§ **EXERCISE INSTRUCTIONS**:
Pull out of the data below the stretch of lines bounded by the one containing "turns = [ROLL_RADIUS" and the one containing "a flat flap.", both bounds included, unchanged.

§ **GIVEN MATERIAL**:
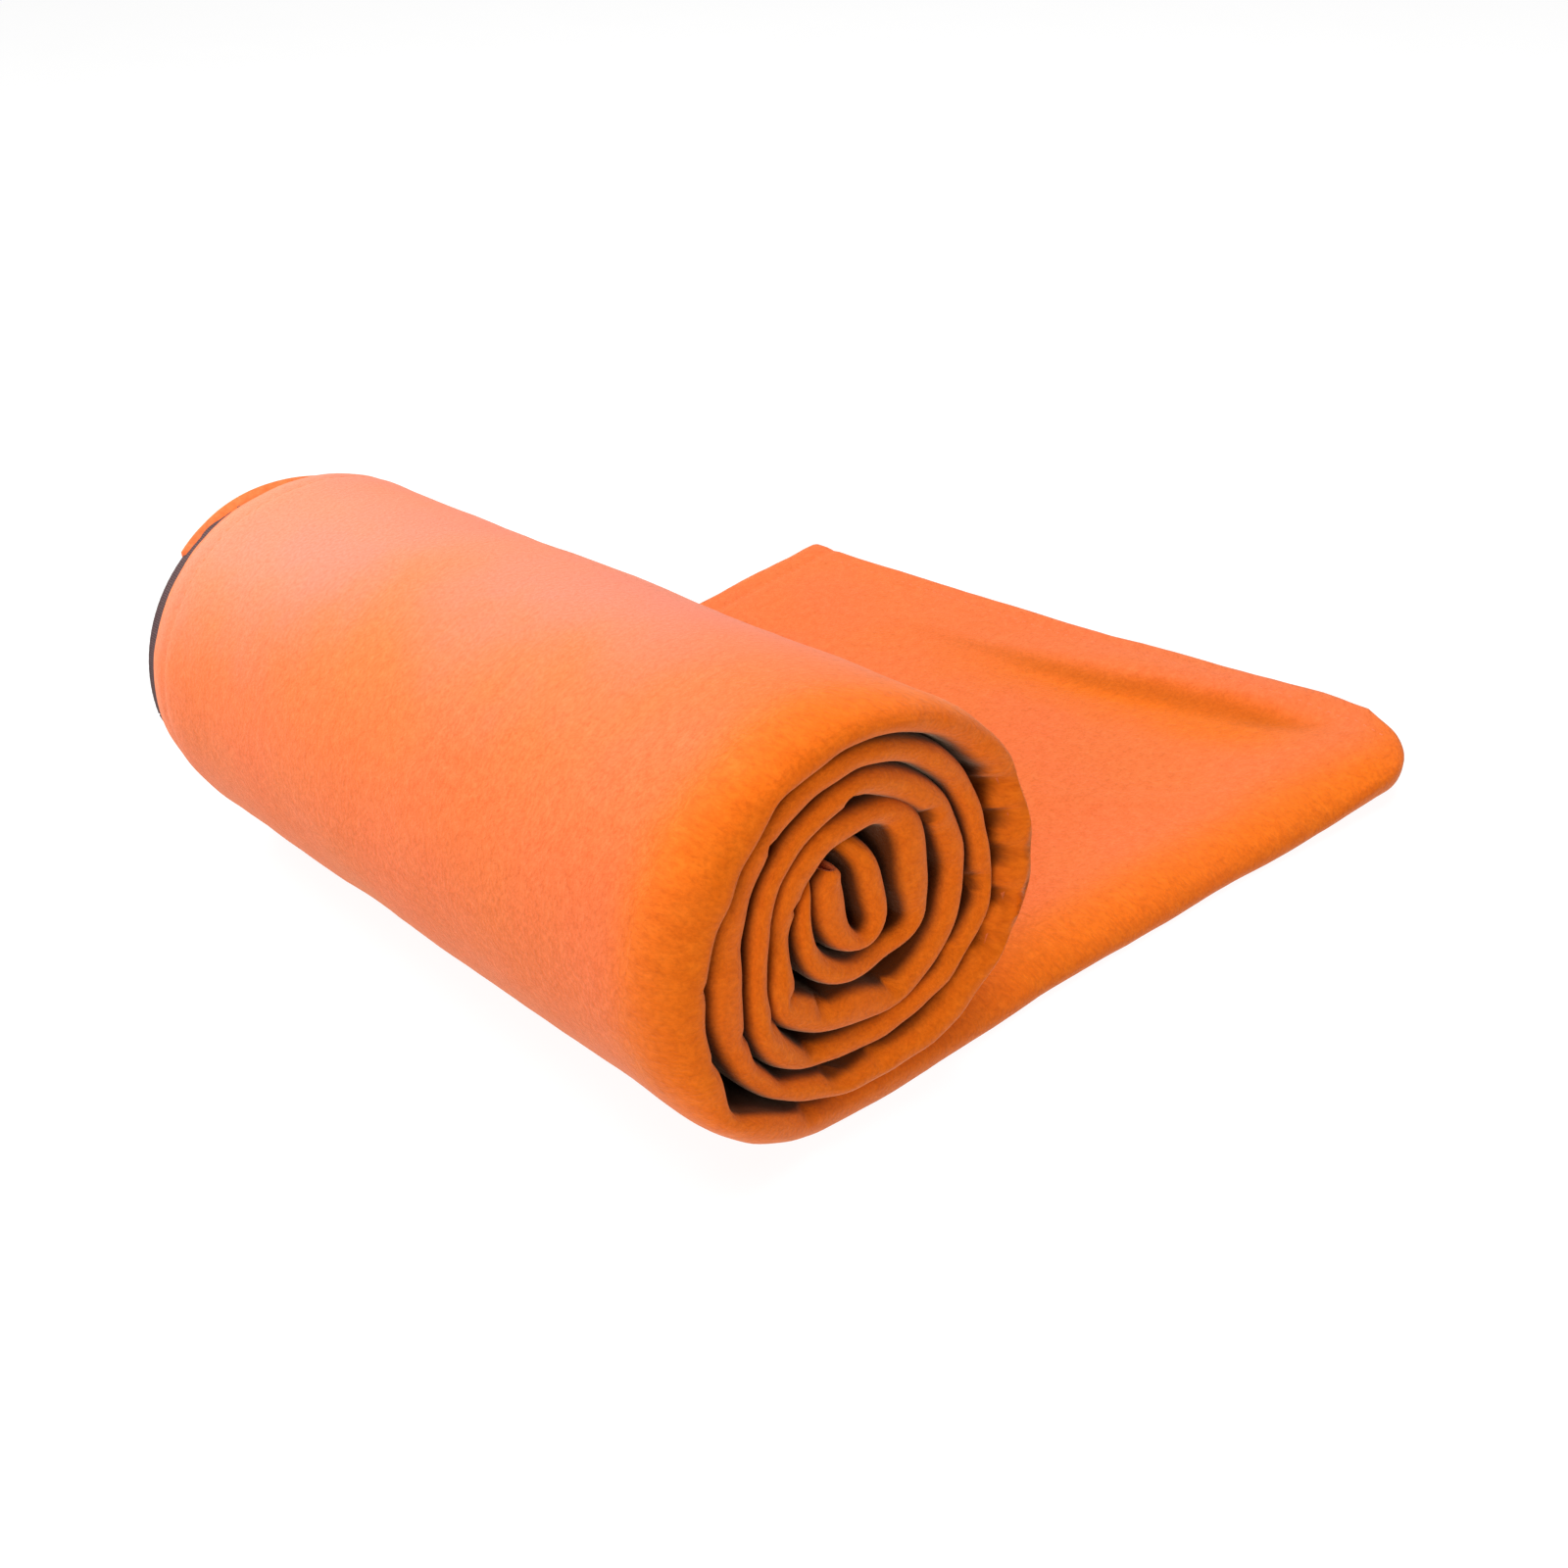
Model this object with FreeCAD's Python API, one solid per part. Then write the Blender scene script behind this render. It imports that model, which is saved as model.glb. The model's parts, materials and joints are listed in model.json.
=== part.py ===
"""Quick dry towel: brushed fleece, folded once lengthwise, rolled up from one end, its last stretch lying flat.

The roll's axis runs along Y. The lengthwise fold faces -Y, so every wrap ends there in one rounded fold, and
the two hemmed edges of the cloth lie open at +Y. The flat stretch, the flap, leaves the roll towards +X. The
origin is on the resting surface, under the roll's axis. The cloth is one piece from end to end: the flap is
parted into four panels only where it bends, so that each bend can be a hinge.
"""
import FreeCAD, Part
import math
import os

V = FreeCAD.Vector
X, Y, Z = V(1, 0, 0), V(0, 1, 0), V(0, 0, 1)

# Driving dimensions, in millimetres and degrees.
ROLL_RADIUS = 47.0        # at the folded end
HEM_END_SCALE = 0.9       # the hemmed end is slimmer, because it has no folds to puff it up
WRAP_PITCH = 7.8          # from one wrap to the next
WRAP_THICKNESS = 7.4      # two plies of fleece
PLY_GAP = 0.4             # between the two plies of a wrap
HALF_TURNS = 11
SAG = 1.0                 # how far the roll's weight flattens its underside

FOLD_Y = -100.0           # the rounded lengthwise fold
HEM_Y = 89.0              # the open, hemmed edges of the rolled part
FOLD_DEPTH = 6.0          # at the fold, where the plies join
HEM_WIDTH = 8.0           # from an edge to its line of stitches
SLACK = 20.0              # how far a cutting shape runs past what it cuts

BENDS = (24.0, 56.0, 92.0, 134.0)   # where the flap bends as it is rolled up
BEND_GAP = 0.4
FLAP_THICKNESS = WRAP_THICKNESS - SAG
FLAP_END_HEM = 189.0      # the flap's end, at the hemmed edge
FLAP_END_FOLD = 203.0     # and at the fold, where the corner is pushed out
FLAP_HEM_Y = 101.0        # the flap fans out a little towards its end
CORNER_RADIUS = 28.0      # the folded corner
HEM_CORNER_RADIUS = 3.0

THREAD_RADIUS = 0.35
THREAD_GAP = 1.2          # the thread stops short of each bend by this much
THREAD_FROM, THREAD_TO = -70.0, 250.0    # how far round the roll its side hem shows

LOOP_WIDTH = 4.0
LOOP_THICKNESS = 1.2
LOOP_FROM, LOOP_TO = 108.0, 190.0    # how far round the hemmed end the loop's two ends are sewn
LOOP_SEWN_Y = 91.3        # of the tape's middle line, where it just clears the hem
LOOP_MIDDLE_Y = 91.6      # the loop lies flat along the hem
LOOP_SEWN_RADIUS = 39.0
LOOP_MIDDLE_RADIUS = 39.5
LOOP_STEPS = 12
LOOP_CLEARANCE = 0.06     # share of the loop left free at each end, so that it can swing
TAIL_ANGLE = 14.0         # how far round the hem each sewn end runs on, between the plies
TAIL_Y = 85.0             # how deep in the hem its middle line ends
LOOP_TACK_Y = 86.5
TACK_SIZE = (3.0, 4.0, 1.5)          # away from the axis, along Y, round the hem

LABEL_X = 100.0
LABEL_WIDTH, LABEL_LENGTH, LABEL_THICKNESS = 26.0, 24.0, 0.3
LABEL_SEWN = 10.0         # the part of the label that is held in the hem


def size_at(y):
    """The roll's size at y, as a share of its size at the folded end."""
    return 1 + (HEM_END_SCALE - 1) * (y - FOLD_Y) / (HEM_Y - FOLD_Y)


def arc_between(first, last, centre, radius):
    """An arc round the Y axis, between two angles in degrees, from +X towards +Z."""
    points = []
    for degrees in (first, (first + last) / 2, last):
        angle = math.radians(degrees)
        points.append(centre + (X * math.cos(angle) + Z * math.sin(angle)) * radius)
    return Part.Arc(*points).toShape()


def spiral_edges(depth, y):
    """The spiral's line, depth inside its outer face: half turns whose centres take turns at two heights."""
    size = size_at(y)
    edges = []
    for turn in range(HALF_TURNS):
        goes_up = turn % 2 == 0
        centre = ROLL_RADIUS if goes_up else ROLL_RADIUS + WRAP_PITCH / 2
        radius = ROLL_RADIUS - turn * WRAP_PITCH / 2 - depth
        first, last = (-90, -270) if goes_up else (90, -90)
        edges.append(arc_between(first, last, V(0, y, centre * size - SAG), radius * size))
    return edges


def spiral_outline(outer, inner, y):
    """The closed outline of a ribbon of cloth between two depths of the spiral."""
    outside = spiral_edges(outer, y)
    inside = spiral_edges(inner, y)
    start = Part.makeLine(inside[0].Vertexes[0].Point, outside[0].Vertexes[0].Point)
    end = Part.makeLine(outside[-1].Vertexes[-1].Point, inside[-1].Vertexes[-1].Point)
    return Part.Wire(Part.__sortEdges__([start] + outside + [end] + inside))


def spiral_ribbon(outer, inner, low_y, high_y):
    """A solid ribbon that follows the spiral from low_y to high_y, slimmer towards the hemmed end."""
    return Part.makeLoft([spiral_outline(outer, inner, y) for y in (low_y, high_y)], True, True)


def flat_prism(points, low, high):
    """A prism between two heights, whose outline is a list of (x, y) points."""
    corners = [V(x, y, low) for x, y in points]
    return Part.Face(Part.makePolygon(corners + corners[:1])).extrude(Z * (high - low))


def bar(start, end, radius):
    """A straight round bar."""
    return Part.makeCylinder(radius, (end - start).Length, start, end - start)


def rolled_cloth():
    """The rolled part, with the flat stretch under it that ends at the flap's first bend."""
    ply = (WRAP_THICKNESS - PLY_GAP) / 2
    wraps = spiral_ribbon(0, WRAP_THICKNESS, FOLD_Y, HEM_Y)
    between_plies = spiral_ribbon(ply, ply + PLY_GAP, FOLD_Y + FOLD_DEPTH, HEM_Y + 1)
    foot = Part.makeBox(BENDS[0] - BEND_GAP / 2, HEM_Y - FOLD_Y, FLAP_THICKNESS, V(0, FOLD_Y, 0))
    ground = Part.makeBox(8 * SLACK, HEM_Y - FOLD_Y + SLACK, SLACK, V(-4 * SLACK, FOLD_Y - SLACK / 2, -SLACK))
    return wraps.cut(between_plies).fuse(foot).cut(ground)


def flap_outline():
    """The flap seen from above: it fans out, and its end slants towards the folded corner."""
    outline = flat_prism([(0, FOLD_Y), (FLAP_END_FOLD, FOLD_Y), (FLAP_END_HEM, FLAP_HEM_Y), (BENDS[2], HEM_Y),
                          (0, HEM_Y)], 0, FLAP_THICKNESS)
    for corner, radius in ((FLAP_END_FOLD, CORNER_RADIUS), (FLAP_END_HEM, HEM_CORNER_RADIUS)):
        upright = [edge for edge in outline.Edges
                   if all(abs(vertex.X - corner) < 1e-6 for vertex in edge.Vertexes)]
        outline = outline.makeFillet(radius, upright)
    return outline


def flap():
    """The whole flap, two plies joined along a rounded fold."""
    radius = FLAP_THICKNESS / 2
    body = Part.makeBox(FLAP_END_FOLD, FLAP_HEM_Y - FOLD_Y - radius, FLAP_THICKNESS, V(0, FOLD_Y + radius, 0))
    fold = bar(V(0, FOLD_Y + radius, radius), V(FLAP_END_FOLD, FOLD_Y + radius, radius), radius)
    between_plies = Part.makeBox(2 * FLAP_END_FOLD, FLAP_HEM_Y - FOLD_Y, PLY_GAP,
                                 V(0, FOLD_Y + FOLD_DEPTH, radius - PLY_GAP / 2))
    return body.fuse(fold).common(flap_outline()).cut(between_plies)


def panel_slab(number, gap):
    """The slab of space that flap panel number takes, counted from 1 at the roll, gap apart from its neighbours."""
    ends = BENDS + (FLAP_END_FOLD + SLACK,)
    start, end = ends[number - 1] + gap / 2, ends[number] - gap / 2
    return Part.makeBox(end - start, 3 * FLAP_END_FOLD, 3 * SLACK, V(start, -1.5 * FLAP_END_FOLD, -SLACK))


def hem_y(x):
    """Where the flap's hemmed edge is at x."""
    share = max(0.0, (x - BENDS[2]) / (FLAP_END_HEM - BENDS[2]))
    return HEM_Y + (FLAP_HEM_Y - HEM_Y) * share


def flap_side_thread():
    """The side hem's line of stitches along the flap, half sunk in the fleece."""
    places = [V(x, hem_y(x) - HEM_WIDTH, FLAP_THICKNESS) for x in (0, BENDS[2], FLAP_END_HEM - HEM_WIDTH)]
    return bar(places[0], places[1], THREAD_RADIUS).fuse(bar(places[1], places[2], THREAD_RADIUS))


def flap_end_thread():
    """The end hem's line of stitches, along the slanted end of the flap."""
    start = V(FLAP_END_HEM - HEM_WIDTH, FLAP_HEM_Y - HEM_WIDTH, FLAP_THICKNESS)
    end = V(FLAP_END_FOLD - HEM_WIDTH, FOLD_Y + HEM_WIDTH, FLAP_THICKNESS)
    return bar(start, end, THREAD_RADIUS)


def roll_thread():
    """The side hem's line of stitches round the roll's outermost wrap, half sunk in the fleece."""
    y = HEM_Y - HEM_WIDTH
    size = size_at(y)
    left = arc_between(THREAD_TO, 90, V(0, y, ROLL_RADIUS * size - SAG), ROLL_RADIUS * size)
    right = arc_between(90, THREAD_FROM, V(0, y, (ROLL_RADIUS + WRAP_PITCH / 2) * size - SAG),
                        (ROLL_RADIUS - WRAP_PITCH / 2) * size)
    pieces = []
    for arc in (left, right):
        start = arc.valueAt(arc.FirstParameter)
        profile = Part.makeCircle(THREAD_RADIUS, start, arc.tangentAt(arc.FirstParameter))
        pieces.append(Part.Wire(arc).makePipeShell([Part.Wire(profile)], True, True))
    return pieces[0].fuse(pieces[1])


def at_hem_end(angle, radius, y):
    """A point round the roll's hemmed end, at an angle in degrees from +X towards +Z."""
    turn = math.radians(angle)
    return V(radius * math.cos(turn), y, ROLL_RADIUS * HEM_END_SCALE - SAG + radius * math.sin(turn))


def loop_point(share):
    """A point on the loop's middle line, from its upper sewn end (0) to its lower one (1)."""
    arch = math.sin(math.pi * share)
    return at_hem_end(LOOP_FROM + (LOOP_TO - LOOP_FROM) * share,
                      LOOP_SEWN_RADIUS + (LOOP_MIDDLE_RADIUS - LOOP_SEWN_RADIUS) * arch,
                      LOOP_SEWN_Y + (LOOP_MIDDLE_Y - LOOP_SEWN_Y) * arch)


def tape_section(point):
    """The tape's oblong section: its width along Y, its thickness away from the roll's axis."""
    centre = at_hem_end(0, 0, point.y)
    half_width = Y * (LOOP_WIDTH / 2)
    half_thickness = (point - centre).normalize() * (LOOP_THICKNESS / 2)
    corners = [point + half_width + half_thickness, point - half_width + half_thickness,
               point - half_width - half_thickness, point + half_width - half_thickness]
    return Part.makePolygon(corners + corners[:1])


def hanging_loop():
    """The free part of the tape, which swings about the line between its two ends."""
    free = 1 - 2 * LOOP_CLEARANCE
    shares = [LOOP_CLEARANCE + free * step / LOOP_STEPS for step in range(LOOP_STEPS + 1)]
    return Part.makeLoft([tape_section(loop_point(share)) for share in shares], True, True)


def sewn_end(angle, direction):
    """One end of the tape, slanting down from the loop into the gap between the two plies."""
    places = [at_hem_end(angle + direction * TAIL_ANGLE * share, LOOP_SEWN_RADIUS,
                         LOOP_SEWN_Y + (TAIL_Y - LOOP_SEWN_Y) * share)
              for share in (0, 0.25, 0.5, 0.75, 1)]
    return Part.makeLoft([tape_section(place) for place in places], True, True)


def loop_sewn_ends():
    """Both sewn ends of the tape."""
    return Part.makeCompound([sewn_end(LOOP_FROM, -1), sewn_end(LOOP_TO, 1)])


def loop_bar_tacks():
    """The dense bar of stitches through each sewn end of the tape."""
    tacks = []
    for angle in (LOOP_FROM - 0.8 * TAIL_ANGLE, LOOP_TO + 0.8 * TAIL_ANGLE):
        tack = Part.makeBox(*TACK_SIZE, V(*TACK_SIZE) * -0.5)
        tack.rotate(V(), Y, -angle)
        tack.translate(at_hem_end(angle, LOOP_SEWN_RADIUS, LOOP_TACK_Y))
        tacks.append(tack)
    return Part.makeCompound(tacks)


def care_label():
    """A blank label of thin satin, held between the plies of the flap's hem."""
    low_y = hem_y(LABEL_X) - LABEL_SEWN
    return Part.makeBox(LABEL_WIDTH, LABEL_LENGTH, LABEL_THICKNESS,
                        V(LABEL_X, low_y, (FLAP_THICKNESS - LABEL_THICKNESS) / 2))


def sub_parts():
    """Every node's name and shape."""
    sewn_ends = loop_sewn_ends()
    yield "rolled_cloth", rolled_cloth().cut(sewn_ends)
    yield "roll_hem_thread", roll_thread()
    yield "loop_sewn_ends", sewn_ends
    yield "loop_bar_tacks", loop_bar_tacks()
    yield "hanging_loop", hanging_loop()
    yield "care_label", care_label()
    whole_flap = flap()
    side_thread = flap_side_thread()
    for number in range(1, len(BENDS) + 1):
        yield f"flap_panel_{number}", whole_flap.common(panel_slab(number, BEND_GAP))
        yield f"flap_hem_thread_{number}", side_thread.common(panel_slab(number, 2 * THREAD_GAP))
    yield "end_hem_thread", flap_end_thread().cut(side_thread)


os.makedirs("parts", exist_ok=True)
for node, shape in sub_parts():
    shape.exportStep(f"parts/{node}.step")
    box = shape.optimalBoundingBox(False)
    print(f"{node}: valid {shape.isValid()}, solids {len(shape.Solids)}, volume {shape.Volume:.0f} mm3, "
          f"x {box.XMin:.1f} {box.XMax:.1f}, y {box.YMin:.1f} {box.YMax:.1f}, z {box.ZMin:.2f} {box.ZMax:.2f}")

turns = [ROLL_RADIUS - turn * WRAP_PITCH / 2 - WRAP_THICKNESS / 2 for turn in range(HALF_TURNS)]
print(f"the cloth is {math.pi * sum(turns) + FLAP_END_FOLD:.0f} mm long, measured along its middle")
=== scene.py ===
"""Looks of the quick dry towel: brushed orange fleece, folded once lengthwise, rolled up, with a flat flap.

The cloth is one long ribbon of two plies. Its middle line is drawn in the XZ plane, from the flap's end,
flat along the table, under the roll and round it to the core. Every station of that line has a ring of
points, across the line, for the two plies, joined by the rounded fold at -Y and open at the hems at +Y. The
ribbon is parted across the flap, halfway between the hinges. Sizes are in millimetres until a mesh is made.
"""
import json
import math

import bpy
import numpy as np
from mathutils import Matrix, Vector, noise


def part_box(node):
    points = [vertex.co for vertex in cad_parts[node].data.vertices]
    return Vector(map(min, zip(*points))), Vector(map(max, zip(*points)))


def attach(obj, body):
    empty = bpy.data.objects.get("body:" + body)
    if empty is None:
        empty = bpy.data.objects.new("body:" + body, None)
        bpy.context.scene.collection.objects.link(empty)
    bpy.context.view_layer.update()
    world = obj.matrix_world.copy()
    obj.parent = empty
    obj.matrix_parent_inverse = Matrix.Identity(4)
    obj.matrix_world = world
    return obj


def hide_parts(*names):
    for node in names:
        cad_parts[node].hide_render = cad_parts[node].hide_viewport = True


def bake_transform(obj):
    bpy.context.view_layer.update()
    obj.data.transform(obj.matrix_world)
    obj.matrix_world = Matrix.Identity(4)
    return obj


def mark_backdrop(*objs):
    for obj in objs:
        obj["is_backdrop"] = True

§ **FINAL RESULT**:
turns = [ROLL_RADIUS - turn * WRAP_PITCH / 2 - WRAP_THICKNESS / 2 for turn in range(HALF_TURNS)]
print(f"the cloth is {math.pi * sum(turns) + FLAP_END_FOLD:.0f} mm long, measured along its middle")
=== scene.py ===
"""Looks of the quick dry towel: brushed orange fleece, folded once lengthwise, rolled up, with a flat flap.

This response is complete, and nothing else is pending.